9. Ensure that the horse always comes first. Your ring is a platform to emphasize how the horse should always come first. You will come across circumstances where you will witness various forms of borderline, or even blatant, lameness or abuse, and will need to take action.
Remember, rather than wanting to rip them off their horse, you can kindly assist them on ways to ride their horse in a kinder, more productive way. Combating anger with anger accomplishes nothing, but more frustration. As hard as it is, sometimes, you have a responsibility to do the right thing.
10. Take your continued education seriously. In the time that I have been a USDF L Graduate, I have taken my continued education very seriously. I have attended symposia, re-audited the USDF L Education Program twice, volunteered to scribe for others, attended judges forums, and sat with more advanced judges, to learn from their experience. There is always something new to learn, a new way to approach judging, and ways to look at things differently. Scribing for other judges will provide you with new perspectives, as well as an opportunity to diversify your vocabulary, which can become stagnant over time. I can’t stress how important it is to stay involved with the community, and to continue to learn as much as you can. Starting in 2017, USDF L Graduates are required to complete eight hours of judging-specific education per year.

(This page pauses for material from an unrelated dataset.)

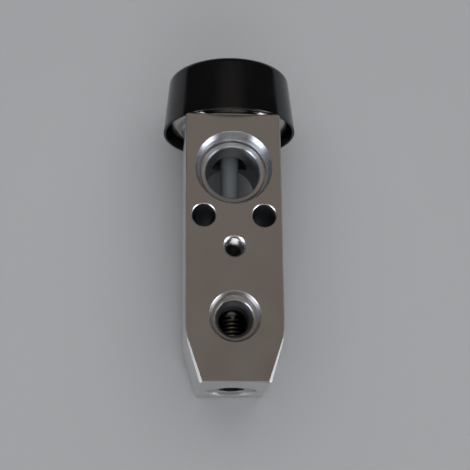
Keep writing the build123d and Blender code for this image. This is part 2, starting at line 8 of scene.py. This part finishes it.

Some may say that it is only a schooling show, but unlike sanctioned show judges, we have the ability to connect with riders who may be new to the sport, or have had bad experiences showing in the past, to help them in their riding journey. My advice is to empower riders, and in doing so, you will empower the sport. Be kind and fair, but not a pushover. Remember to breathe, smile, and do not let unexpected events intimidate you. Everything that happens, along the way, makes you more consistent and confident, as a judge. Over time, you will develop your own tools and preparation techniques that will help you become a better judge, and you will develop your own tales of experiences. If you have recently become a USDF L Graduate, or if you are pursuing the opportunity, get ready for a great ride!